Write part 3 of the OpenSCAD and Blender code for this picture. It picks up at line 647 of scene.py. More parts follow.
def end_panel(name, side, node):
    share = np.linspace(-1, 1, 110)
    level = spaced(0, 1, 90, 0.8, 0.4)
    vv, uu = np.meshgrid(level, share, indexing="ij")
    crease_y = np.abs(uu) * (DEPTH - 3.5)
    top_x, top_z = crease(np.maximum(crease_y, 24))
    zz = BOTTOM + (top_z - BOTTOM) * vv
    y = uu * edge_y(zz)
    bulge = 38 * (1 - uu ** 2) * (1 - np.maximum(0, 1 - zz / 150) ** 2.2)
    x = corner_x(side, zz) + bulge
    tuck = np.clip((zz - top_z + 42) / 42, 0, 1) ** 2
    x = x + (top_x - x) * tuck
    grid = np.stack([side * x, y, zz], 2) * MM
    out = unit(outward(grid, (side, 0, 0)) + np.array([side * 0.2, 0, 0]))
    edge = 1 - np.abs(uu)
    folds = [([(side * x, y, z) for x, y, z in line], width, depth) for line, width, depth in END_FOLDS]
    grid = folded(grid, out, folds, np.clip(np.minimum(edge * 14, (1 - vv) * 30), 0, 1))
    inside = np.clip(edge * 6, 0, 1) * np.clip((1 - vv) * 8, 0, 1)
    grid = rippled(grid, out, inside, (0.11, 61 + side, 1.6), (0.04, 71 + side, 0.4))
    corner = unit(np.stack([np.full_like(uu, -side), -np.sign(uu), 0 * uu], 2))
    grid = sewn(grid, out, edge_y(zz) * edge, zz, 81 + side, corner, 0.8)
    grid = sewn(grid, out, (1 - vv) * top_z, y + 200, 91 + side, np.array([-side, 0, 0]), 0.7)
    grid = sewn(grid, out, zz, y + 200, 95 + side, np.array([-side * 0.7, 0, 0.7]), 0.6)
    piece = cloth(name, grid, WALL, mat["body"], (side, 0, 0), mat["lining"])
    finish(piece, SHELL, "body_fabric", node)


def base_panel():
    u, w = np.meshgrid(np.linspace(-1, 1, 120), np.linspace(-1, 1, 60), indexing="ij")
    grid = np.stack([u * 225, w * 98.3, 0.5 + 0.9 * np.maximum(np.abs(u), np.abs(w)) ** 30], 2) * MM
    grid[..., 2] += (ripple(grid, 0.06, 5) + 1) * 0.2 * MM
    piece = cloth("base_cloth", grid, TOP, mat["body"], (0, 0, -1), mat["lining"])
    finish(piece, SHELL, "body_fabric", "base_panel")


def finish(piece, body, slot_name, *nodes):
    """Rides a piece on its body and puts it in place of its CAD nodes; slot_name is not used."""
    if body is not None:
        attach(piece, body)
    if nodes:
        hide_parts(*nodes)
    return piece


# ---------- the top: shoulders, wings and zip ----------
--
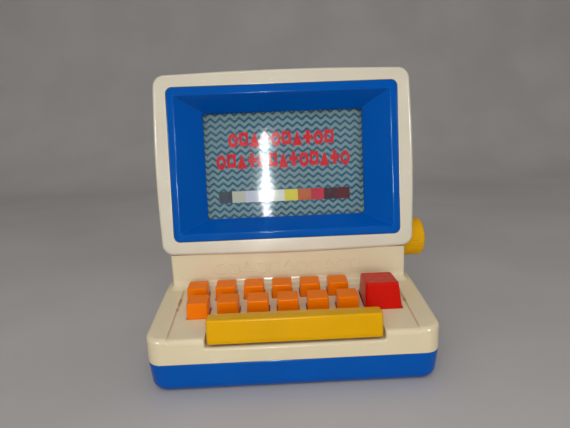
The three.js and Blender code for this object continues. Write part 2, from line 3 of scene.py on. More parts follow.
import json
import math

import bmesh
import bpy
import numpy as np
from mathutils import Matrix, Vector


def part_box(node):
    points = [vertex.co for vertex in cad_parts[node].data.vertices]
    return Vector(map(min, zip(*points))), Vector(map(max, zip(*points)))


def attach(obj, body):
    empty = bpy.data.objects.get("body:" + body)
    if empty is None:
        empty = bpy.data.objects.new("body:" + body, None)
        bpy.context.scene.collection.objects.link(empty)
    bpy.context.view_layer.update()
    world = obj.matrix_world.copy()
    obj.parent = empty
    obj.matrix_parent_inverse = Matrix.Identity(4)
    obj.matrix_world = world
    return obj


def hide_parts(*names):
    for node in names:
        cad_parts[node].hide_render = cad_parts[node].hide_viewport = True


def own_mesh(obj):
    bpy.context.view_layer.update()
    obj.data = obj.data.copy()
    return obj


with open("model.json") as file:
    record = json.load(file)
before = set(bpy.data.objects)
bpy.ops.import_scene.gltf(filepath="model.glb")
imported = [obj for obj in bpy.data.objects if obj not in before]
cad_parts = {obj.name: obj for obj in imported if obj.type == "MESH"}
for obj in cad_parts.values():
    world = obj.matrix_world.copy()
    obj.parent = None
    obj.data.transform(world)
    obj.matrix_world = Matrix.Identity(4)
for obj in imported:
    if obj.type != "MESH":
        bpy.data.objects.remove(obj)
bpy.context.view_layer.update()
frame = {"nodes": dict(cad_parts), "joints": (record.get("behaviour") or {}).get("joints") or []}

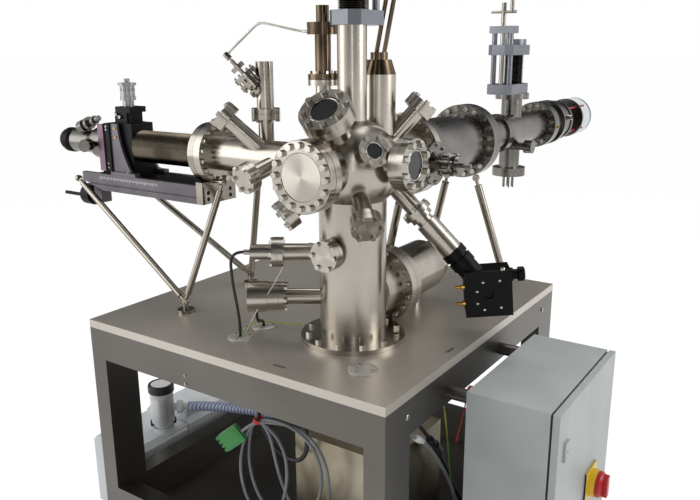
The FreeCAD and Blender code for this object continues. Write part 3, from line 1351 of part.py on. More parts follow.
---
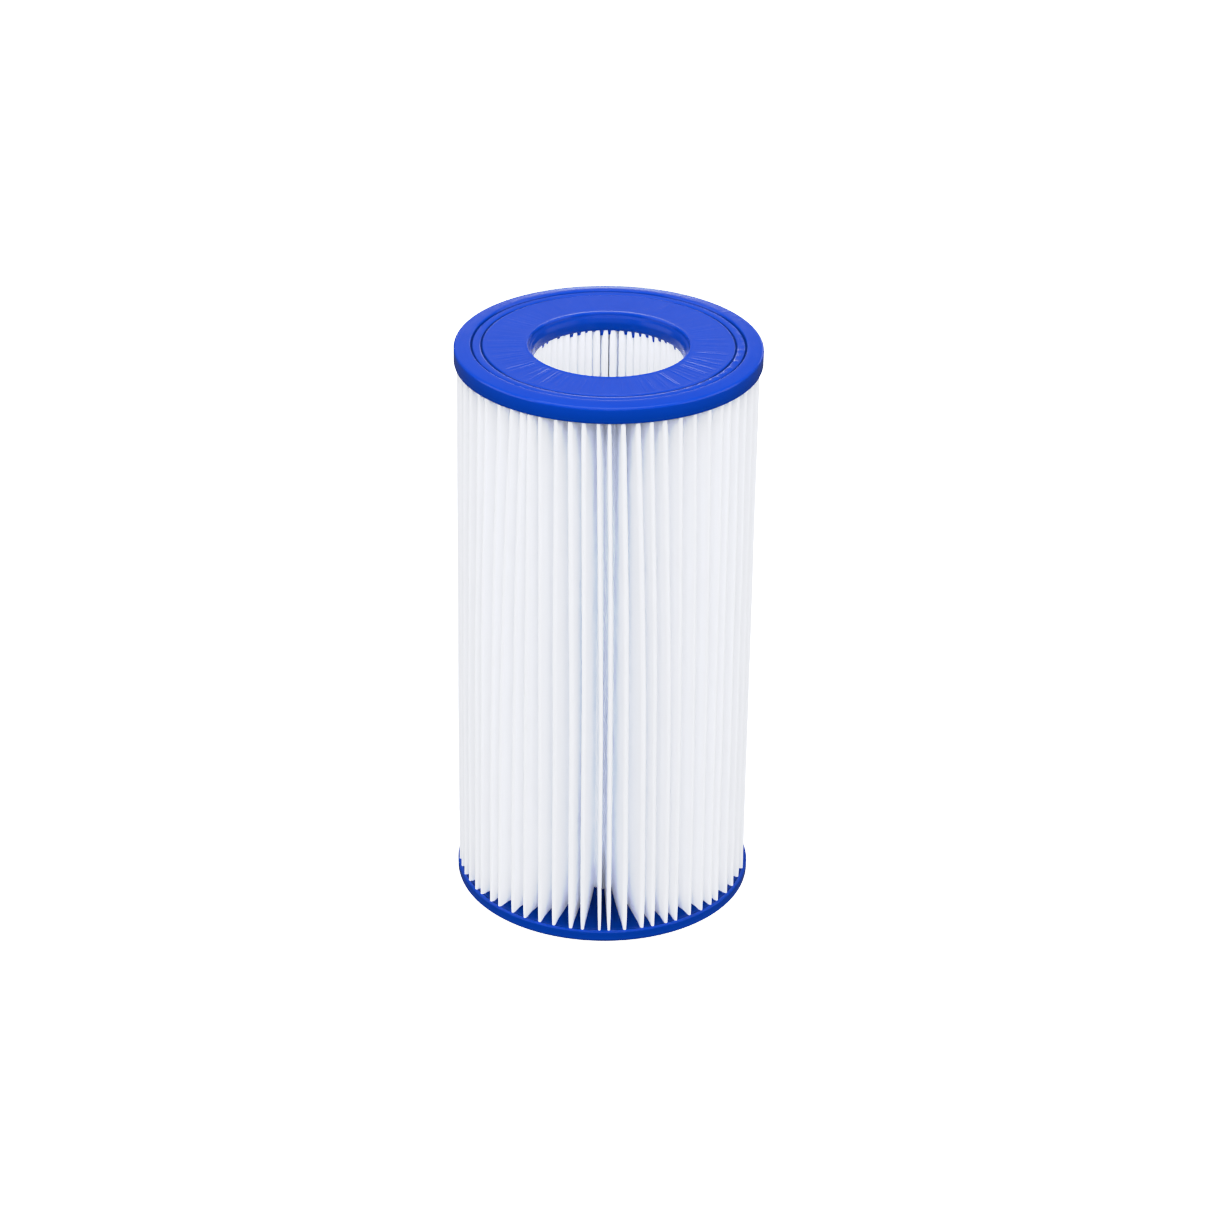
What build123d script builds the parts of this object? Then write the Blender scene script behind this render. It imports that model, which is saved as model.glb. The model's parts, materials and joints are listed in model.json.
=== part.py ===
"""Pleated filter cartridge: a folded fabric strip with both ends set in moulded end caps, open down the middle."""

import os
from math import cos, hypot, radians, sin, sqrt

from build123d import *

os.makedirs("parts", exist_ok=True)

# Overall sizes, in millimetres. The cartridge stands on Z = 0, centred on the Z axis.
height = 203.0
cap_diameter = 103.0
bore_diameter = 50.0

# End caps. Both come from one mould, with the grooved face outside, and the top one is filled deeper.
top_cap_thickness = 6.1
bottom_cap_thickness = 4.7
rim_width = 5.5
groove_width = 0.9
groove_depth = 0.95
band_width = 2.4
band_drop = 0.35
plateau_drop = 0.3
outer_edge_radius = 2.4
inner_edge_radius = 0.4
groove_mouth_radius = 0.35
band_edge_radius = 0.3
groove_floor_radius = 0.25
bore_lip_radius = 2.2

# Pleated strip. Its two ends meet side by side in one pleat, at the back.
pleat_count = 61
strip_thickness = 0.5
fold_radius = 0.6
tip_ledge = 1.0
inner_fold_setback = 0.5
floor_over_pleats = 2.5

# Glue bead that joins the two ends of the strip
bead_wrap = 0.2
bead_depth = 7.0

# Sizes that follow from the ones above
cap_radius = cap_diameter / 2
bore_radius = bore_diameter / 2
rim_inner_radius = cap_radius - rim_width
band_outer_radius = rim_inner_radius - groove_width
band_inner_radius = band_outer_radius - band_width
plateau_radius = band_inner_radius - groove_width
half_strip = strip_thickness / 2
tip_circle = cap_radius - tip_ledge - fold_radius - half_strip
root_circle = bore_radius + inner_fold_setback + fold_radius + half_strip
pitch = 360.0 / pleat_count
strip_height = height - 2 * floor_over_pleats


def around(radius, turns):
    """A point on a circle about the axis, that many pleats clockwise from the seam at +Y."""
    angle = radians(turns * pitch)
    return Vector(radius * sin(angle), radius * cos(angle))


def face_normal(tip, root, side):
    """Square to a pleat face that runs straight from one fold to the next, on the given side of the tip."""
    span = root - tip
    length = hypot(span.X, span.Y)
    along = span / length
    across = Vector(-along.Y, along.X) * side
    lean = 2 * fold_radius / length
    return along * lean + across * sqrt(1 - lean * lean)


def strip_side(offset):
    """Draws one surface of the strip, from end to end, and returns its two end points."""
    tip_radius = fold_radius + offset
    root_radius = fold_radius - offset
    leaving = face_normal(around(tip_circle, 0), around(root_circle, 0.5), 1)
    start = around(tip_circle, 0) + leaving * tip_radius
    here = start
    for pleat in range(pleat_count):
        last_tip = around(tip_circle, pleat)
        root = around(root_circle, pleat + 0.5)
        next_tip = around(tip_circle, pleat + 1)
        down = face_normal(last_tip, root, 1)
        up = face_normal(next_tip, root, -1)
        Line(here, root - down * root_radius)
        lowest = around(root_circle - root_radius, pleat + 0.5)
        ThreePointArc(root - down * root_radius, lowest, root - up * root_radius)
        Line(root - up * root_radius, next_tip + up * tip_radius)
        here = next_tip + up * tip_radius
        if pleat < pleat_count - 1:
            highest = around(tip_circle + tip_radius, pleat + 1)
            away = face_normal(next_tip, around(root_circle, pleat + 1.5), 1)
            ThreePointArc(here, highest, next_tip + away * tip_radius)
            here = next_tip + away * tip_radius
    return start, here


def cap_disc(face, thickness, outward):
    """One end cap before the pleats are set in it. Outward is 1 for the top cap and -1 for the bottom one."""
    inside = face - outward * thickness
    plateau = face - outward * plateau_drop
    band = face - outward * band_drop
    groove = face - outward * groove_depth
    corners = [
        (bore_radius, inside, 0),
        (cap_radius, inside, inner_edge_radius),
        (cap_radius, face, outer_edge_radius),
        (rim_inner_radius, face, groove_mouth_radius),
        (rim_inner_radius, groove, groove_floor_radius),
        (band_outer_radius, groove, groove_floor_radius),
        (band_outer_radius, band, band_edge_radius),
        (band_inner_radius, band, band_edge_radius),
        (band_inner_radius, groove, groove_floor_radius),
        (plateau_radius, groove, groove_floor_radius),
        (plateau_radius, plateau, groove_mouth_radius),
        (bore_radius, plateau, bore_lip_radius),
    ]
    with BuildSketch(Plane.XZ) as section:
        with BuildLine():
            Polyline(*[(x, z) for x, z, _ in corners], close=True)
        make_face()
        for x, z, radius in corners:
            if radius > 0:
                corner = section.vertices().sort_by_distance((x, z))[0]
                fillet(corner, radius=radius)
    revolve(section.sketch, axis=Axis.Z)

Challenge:
Copy every line above that holds the word "data".

Finished answer:
    points = [vertex.co for vertex in cad_parts[node].data.vertices]
    empty = bpy.data.objects.get("body:" + body)
        empty = bpy.data.objects.new("body:" + body, None)
    obj.data = obj.data.copy()
before = set(bpy.data.objects)
imported = [obj for obj in bpy.data.objects if obj not in before]
    obj.data.transform(world)
        bpy.data.objects.remove(obj)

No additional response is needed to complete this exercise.